Sorunlarını masaya yatıran Filistinli kadınlar mücadele için çıkış yolu arıyor
Filistinli kadınlar 1800’lü yılların sonunda tanıştıkları kadın mücadelesini bugün tekrar canlandırmayı amaçlıyor. Gazze’de düzenlenen “Kadın, Toplum ve Siyasi Hareket” söyleşini değerlendiren Filistinli Araştırmacı Reham Abu Al Asal, kadın mücadelesinin Filistin’de geniş yer tuttuğunu, ülke topraklarında ise Rönesans etkisi yarattığını belirterek, kadınların bugün aynı mücadele dolu günlerine dönmesi için bir çıkış yolu aradıklarını ve gerçekleştirdikleri söyleşi ile de bunu masaya yatırdıklarını kaydetti.
REFÎF ÎSLIM
Gazze - Filistinli kadınlar, toplum içerisindeki varlıklarının her zerresini tartışıyor ve tartışmaya da açtırıyor. 8 Eylül’de düzenlenen “Kadın, Toplum ve Siyasi Hareket” konulu söyleşide buluşan Gazzeli kadınlar, tarihten günümüze politik sahnede kadının varlığını, toplumsal hareketlerdeki rolünü ve kadının misyonunu tartıştı. Söyleşinin kadınlar için önemli olduğunu söyleyen Filistinli Araştırmacı Reham Abu Al Asal, kadın hareketlerinin Filistin’de önemli bir varlık kazandığını dile getirdi. Kadın örgütlenmesi ve feminist hareketler olarak bugün isim kazanan kadın mücadelelerinin 1894’lü yıllardan itibaren Filistin’de vücut bulduğunu belirten Reham Abu Al Asal, 1904 yılında ilk kadın örgütünün “Ortodoks” ismi ile kurulduğunu ifade etti. Reham Abu Al Asal, kısa bir süre sonra da Filistin’in birçok kentinde yaygınlaşan bir örgütlenmeye gidildiğini kaydetti.
“Kadın örgütlülüğü ekmek ve su kadar önemli”
Filistin Kadın Birliği, Hayfa Kadın Birliği olmak üzere Filistin’de çok sayıda farklı isimlerle kadınların örgütlendiklerini ve örgütlenme ihtiyaçlarını bir araya gelerek karşıladıklarının anımsatmasında bulunan Reham Abu Al-Asal, kadın mücadelesinin büyümesi, örgütlenmelerinin genişlemesinin kadınlar için ekmek ve su kadar önem arz ettiğinin vurgusunu yaptı. Bahsettiği her iki kadın örgütünün de 1935’li yıllarda kurulduklarını söyleyen Reham Abu Al Asal, bunun Filistinli kadın mücadelesi için azımsanmayacak önem taşıdığına dikkat çekti.
“Nakba Katliamı kadın örgütlenmesi için bir milat oldu”
Kadın mücadelesinin ve örgütlenmesinin Filistin için bir devrim niteliği taşıdığını kaydeden Reham Abu Al Asal, “1948 Nakba Katliamı kadınlar için özellikle de bir milat oldu.

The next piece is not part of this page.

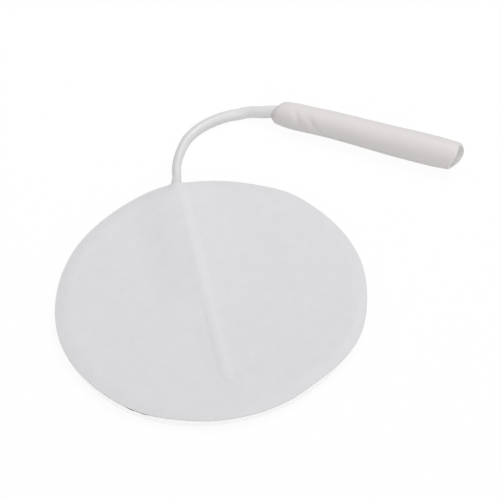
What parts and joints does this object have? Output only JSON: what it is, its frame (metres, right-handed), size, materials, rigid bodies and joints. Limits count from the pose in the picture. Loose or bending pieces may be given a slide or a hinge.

Çünkü kadınlar gerçekleşen katliamın ardından örgütlenme ihtiyaçlarına daha çok sarıldılar” dedi. Filistin’de yaşanan her katliamda kadınların örgütlenmelerini daha da büyütmeye çalıştıklarına vurgu yapan Reham Abu Al Asal, kadın mücadelesinin zaman geçtikçe ikincil plana itilmesinin de üzücü olduğunu sözlerine ekleyerek, “Özellikle bir dönem çok güçlü bir şekilde başlayan kadın mücadelesi orta sınıf yaklaşımları nedeniyle durma noktasına vardı” diye belirtti.
“Kadınlar mücadele için yeni bir çıkış yolu arıyor”
Kadın mücadelesi ve feminist çıkışın Filistin’de geniş bir yer tuttuğunu, ülke topraklarında ise rönesans etkisi yarattığını aktaran Reham Abu Al-Asal, kadınların bugün aynı mücadele dolu günlerine dönmesi için bir çıkış yolu aradıklarını ve gerçekleştirdikleri söyleşi ile de bunu masaya yatırdıklarını kaydetti. Ayrıca kadınların söyleşiler ile kadın direniş tarihi kadar dünya kadın direniş deneyimlerini de tartışarak ilham ve örnek aldıklarının da altını çizen Reham Abu Al Asal, Filistinli kadın mücadelesinin örnek bir noktaya taşınmasının Ortadoğu başta olmak üzere dünya kadınlarına da örnek teşkil edeceğini umduklarının söyledi.